Indeed, lateral gene transfer from Marinobacter sp. Hb8, R. fascians D188, Rhodococcus sp. PBTS2, M. luteus strain trpE16 or the M. luteus NCTC 2665 into the somatic human genome is not surprising. Further analysis of the study by Riley et al. [1] revealed read pairs from TCGA that indicate the presence of Marinobacter, Rhodobacteraceae and Micrococcaceae sequences in genome samples of patients with acute myeloid leukemia. Micrococcaceae sequence was also detected in patients with lung squamous cell carcinoma, lung adenocarcinoma, breast invasive carcinoma, kidney renal clear cell carcinoma and kidney renal papillary cell carcinoma.
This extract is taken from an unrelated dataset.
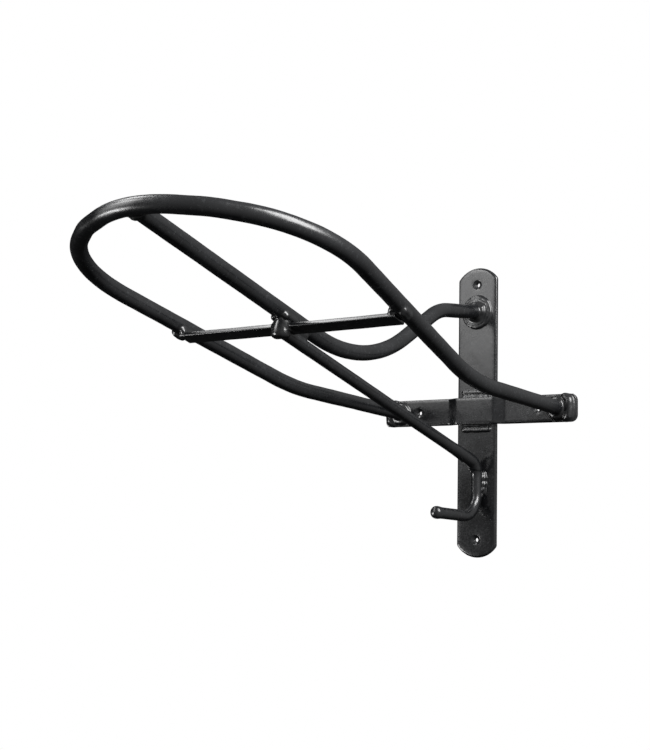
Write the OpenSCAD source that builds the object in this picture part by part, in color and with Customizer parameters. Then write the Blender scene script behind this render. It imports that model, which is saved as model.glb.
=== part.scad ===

However, in this letter, we report the first bacterial sequence integration into the genome of a patient with chronic eosinophilic leukemia. While the actual origin of the bacterial sequence is unknown, and there is yet no conclusive evidence that bacterial gene integration into the human somatic genome initiates carcinogenesis, it is likely that such integration alters the encoded CDK5RAP2-PDGFRα protein function to promote leukemic cell growth. This premise is consistent with the implied role of PDGFR fusion proteins in hematological cancer progression.

Since it is possible that identified bacterial gene integrations into the human genome can result from laboratory-based artifacts such as from chimeric DNA that could arise during library construction, it is critical to discriminate artifacts from true bacterial insertions. Riley et al. [1] have indicated different approaches on how to distinguish real bacterial integrations from laboratory artifacts. In the current study, the novel CDK5RAP2-PDGFRA fusion gene [2] that we examined was discovered by fluorescent in-situ hybridization (FISH), rapid amplification of cDNA ends-polymerase chain reaction (RACE-PCR) and sequencing. Since library construction was not involved in the discovery of the fusion gene that contains the bacterial gene sequence, it is unlikely that the identified bacterial integration is a laboratory-based artifact.

Thus, we have identified the 17-bp component of the linker for the CDK5RAP2-PDGFRα fusion gene in a chronic eosinophilic leukemia patient as a homologous sequence in Marinobacter sp. Hb8, R. fascians D188, Rhodococcus sp. PBTS2, M. luteus strain trpE16 and the M. luteus NCTC 2665. To our knowledge this is the first report on bacterial sequence integration into a chronic eosinophilic leukemia patient’s genome. We also mark the first account on integration of a bacterial sequence specifically into a fusion gene, which in this case is PDGFRα, an implied oncogenic driver in a number of leukemia patients.